The traditional understanding about inheritance has long been centered around DNA, the molecule in our cells carrying forward genetic information from parents to the offspring. DNA carries information which guides an organism through its development. An aberrant piece of information encoded in the parent’s DNA could lead to disease or abnormal development in the offspring.
However, with modern biological research flourishing, it is now becoming clearer that DNA is only a part of our inheritance story. There are mechanisms other than our DNA that impact inheritance: the parent’s lifestyle, diet, stress, weight etc. can also have an impact on health consequences of the offspring.
Another important aspect needs revision here. Genetic changes, or mutations in the germ cells, can only be passed to the next generation. It means that changes in the DNA of the germ cells are being passed to the offspring. The changes in DNA, or mutations in the somatic cells, are not passed on to the off-spring. The germ cells are the reproductive cells – sperm in male and egg cells in females. The somatic cells are those other than the germ cells. Again, any genetic change or mutation is a long process, sometimes spanning thousands of years. The lifestyle or environment-induced changes in parents are passed on to the offspring via a different non-DNA based mechanism. This occurs through epigenetic-heritable changes, which does not involve alterations in the DNA.
Elaborating on what epigenetics means, the CDC (Centre for Disease Control and Prevention) says: “Epigenetics is the study of how your behaviours and environment can cause changes that affect the way your genes work. Unlike genetic changes, epigenetic changes are reversible and do not change your DNA sequence, but they can change how your body reads a DNA sequence.”
Epigenetics determines how a person changes the behaviour of their gene functions. These are inheritable traits that influence the offspring’s health and development. However, questions about how the epigenetic information is passed during fertilisation and how the molecules in germ cells are involved in the process have remained largely answered.
A recent study published on March 16 in the science journal Cell has thrown new light on these issues. The study identified how environmental information is passed on by non-DNA molecules in the sperm cell – the germ cell in males. It has been talked of as having a significant contribution in enhancing the understanding of how paternal experiences are passed on to the offspring.
The group of researchers at McGill University fed male mice a diet deficient in folate (also known as vitamin B₉). They traced the effect the diet had in some crucial proteins associated with DNA. There are certain important proteins that play a vital role in the process of gene expression. The group studied how a diet pattern can influence proteins associated with DNA.
They discovered that a folate-deficient diet changes the Histone proteins, especially a group of molecules (known as the methyl group) associated with Histones. The Histones are important proteins that pack long DNA into the limited space of a cell. A DNA molecule is so long that it is impossible to accommodate in a human cell. Histones make this impossible task possible.

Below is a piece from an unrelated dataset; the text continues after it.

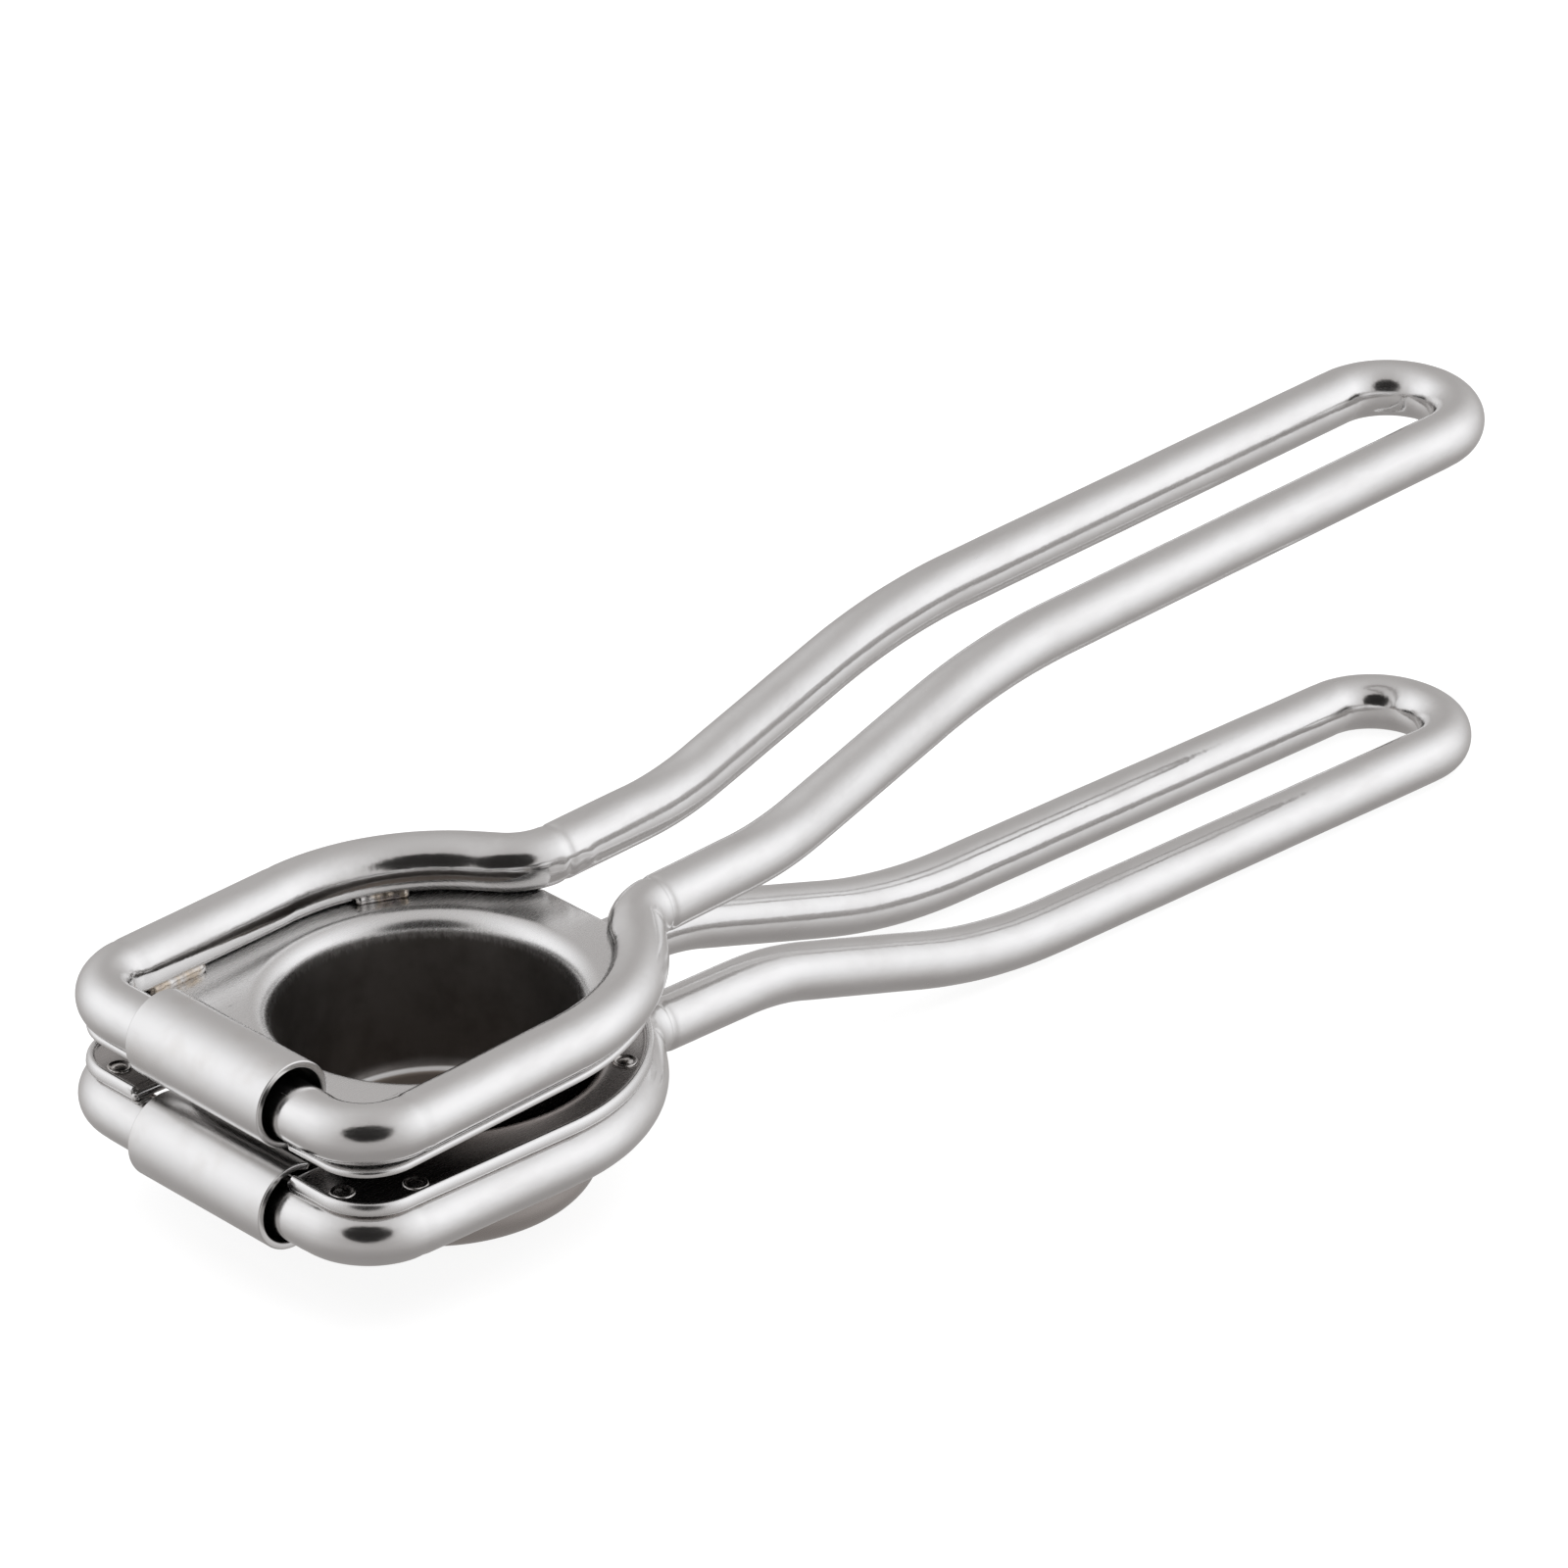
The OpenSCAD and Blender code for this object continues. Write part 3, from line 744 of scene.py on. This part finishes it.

The diet induced changes in the methyl groups associated with Histone in sperm cells can be transmitted to the embryo. The alterations in the methyl group of Histones led to alterations in the gene expression of the embryos. This resulted in birth defects of the spine and the skull.
Commenting on the findings, Ariane Lismer, a PhD candidate and the lead author of the study, reportedly said: “When we first started seeing the results, it was exciting, because no one has been able to track how those heritable environmental signatures are transmitted from the sperm to the embryo before. It was especially rewarding because it was very challenging to work at the molecular level of the embryo, just because you have so few cells available for epigenomic analysis. It is only thanks to new technology and epigenetic tools that we were able to arrive at these results.”
“The big breakthrough with this study is that it has identified a non-DNA based means by which sperm remember a father’s environment (diet) and transmit that information to the embryo,” said Dr. Sarah Kimmins, a senior author of the study and the Canada Research Chair in Epigenetics, Reproduction and Development.
“It is remarkable, as it presents a major shift from what is known about heritability and disease from being solely DNA-based, to one that now includes sperm proteins. This study opens the door to the possibility that the key to understanding and preventing certain diseases could involve proteins in sperm,” she further added.